Quantitative experiments on the CVTG-2K benchmark show that TextCrafter outperforms competitors in OCR accuracy (Word Accuracy, NED) and prompt-following (CLIPScore), improving OCR accuracy by over 45% compared to FLUX. General models like Stable Diffusion 3.5 and FLUX struggle as text region complexity increases. Methods trained for single regions fail to generalize; multi-instance control methods also perform poorly on complex visual text generation.

Visual comparisons show that while models like SD3.5 and FLUX generate high-quality images, they suffer with text omissions and confusion as complexity rises. AnyText struggles with multi-word text, TextDiffuser loses background detail, RAG-Diffusion has merging problems, and 3DIS weakens text information. In contrast, TextCrafter successfully maintains image harmony while accurately rendering multiple visual texts according to the prompt, avoiding attribute confusion.
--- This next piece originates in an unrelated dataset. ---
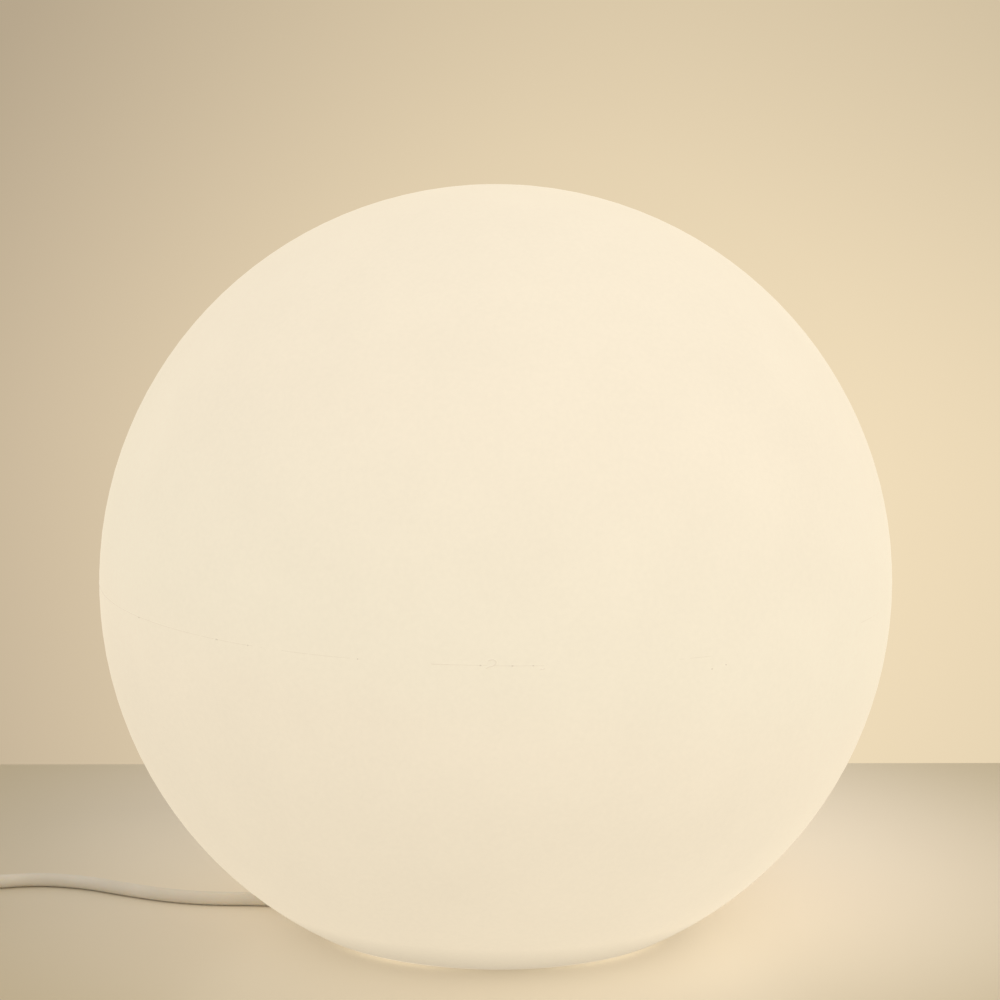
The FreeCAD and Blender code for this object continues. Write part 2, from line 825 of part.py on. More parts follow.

• Instance Fusion: Primarily ensures correct text placement and suppresses hallucinated text. Disabling it has a small impact on overall metrics but leads to text appearing in the wrong locations.
• Region Insulation: Improves all metrics significantly by decoupling texts, reducing complexity, and preventing interference. It achieves over 60% word accuracy alone and improves text clarity.
• Text Focus: Provides the most significant metric improvement, especially for small text clarity and accuracy. It performs best when combined with the other components for stability in complex scenarios.